* _What is being asked_: Check each line for the string "parts", then give only how many lines have it.

* _Data to use_:
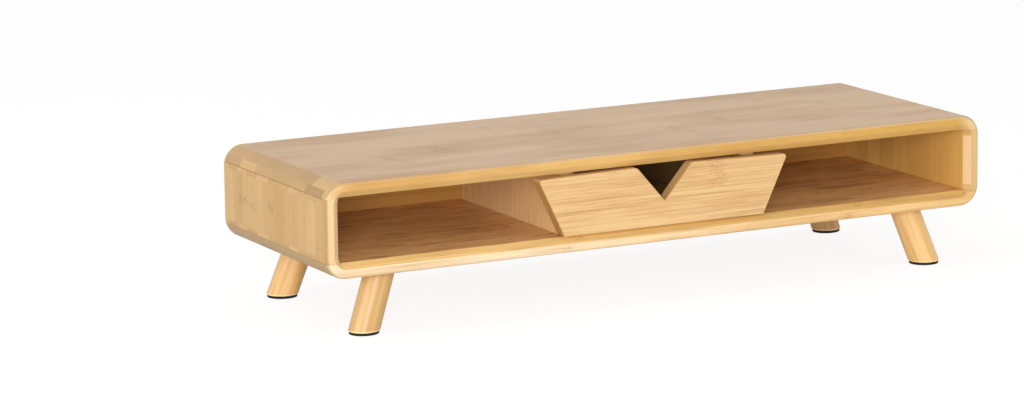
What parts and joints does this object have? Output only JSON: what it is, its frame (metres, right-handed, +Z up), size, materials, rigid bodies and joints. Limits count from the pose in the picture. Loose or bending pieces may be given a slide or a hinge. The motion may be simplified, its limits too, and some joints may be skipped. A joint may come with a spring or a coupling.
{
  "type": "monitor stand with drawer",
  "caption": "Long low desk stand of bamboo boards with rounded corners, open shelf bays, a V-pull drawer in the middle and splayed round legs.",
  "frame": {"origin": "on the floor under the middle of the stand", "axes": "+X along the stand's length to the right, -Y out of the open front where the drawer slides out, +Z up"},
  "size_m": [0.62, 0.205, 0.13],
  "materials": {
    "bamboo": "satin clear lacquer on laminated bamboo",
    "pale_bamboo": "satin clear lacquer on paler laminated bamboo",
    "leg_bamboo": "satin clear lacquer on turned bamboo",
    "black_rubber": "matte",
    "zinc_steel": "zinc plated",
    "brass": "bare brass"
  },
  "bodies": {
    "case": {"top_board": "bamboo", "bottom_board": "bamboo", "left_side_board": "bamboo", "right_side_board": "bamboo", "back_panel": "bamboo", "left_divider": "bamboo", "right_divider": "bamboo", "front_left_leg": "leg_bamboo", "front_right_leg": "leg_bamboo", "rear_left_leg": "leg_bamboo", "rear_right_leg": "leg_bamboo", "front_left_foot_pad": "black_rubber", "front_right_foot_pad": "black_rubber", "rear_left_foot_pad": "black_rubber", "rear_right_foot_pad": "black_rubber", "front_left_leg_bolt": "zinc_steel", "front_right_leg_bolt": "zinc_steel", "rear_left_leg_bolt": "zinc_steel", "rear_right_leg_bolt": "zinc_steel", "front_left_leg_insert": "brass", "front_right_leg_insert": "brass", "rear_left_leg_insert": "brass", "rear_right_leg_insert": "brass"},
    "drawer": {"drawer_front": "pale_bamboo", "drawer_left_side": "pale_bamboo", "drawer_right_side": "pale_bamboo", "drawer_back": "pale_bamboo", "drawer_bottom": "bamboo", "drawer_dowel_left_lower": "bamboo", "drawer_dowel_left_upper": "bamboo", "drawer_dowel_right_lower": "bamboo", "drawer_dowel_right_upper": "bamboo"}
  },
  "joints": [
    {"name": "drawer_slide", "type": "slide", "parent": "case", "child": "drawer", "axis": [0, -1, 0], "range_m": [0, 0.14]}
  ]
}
...
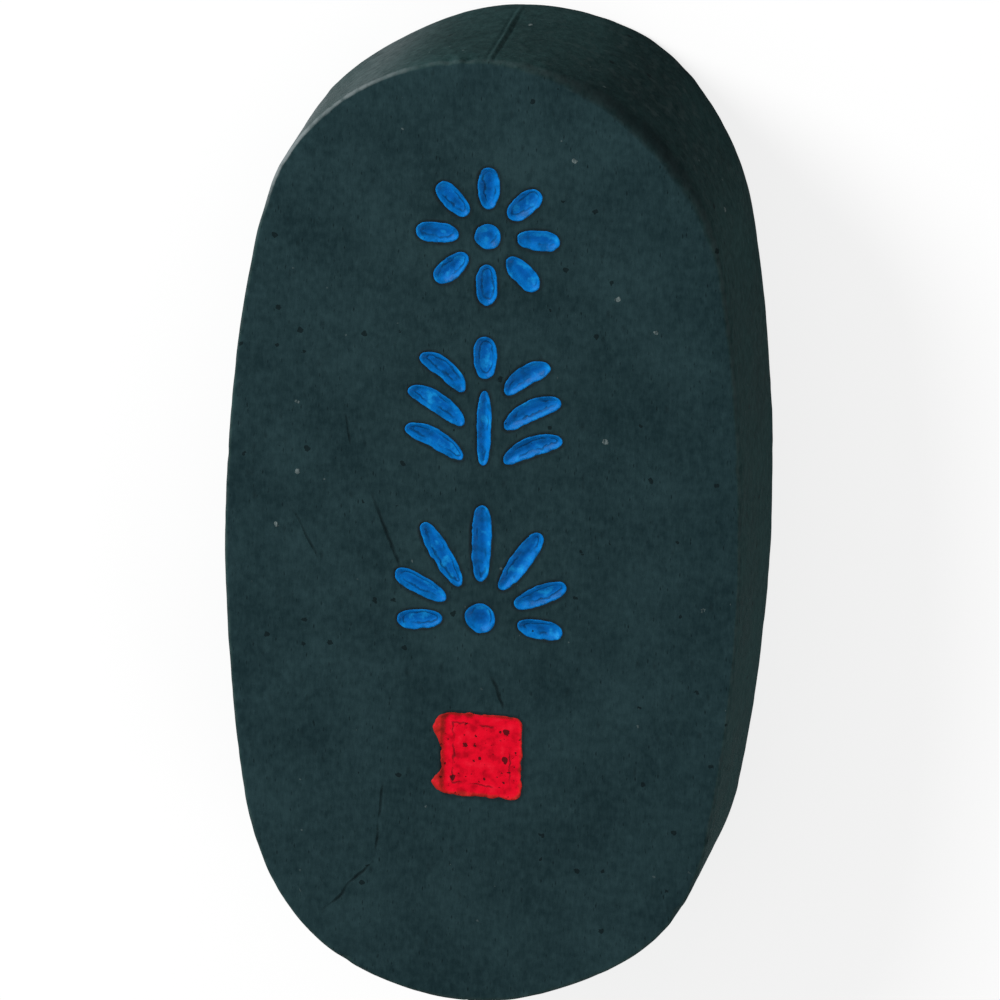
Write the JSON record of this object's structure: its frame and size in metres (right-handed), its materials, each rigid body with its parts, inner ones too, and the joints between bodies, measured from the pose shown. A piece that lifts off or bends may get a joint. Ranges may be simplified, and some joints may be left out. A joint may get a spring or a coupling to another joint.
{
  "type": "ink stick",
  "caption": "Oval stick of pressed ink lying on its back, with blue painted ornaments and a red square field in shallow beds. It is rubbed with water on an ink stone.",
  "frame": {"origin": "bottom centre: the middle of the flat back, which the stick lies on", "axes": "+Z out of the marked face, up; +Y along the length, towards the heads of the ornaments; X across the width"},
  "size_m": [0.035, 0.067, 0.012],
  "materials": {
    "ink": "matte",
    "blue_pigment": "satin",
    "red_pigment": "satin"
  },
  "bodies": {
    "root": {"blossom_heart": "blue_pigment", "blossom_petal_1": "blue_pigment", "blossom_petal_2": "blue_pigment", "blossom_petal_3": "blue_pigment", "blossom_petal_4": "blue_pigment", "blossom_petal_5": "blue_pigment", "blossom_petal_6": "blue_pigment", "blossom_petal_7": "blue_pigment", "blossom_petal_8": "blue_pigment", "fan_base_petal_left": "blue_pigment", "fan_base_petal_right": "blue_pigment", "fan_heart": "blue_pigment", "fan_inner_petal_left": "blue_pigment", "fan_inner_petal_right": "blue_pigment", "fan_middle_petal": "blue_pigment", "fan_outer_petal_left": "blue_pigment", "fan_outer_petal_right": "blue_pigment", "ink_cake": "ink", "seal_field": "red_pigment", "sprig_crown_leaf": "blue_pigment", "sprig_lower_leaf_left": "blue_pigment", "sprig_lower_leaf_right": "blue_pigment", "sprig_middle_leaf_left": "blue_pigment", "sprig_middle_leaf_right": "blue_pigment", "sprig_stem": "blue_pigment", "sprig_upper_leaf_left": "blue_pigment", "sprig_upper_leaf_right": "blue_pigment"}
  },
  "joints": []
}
...
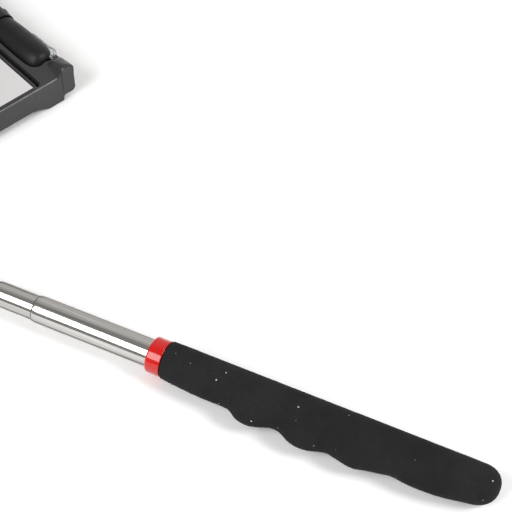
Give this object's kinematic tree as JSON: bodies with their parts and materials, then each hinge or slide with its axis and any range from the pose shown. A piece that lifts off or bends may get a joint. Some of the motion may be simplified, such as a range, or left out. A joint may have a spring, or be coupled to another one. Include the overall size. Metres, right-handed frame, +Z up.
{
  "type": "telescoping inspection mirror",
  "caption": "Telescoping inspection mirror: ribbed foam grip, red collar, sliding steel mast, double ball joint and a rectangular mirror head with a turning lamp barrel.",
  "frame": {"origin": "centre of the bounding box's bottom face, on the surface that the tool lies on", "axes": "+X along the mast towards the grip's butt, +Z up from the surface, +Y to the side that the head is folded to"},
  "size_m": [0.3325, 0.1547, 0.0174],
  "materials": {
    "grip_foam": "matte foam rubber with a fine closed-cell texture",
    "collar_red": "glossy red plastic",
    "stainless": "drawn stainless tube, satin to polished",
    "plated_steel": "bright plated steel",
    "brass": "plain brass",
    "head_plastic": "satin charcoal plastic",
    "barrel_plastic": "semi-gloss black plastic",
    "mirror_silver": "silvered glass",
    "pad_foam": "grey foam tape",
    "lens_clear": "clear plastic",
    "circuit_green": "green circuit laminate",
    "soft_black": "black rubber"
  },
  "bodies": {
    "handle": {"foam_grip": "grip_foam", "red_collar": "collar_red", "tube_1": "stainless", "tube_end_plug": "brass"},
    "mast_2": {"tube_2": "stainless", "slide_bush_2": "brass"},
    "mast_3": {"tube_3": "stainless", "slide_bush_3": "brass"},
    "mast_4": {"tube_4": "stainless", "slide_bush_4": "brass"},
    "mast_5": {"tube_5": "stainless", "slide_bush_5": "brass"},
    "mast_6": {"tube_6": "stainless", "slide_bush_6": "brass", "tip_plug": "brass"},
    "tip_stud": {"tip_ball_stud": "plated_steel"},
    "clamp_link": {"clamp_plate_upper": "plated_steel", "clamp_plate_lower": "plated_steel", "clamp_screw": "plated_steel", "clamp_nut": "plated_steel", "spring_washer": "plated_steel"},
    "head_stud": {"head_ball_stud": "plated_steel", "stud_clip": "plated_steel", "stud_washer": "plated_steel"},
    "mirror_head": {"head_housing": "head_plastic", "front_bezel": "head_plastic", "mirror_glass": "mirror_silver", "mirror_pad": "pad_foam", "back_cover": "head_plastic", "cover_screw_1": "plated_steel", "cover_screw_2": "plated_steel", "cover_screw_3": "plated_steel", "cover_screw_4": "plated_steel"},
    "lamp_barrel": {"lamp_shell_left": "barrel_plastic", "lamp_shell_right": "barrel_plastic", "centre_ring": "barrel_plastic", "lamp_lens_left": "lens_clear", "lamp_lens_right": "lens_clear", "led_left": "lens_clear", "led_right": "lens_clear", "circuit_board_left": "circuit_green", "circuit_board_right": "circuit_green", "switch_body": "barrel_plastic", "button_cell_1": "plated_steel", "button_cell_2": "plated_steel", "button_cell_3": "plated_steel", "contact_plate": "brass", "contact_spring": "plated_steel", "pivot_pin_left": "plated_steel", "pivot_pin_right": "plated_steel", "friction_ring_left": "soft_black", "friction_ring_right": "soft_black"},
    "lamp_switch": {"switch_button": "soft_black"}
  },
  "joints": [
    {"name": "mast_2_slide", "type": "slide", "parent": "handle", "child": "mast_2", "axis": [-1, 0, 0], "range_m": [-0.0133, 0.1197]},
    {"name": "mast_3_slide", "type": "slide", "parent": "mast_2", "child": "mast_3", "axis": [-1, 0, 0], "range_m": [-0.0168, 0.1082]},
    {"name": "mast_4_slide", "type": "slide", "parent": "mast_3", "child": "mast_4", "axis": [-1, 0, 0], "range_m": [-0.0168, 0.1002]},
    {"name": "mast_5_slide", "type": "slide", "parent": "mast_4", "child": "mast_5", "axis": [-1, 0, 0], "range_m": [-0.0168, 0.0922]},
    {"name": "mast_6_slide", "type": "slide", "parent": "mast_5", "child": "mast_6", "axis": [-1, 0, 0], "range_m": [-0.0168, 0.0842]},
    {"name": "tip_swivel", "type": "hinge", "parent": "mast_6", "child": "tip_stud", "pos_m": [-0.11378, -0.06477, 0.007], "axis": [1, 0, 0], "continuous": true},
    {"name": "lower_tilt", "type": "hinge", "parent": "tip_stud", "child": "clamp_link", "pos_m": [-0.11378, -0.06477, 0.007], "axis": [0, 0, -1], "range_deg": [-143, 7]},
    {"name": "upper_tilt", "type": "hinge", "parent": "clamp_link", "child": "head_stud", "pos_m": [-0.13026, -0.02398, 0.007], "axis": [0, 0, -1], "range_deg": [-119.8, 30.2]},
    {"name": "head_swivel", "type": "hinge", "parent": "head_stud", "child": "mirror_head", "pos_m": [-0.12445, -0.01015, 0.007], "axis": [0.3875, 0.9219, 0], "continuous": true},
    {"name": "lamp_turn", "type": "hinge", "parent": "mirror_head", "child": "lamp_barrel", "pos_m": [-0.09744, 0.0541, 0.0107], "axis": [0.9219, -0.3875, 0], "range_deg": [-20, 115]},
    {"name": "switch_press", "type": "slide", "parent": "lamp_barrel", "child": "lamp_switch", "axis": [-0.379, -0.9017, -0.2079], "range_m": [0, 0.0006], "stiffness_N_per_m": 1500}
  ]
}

* _The result_: 3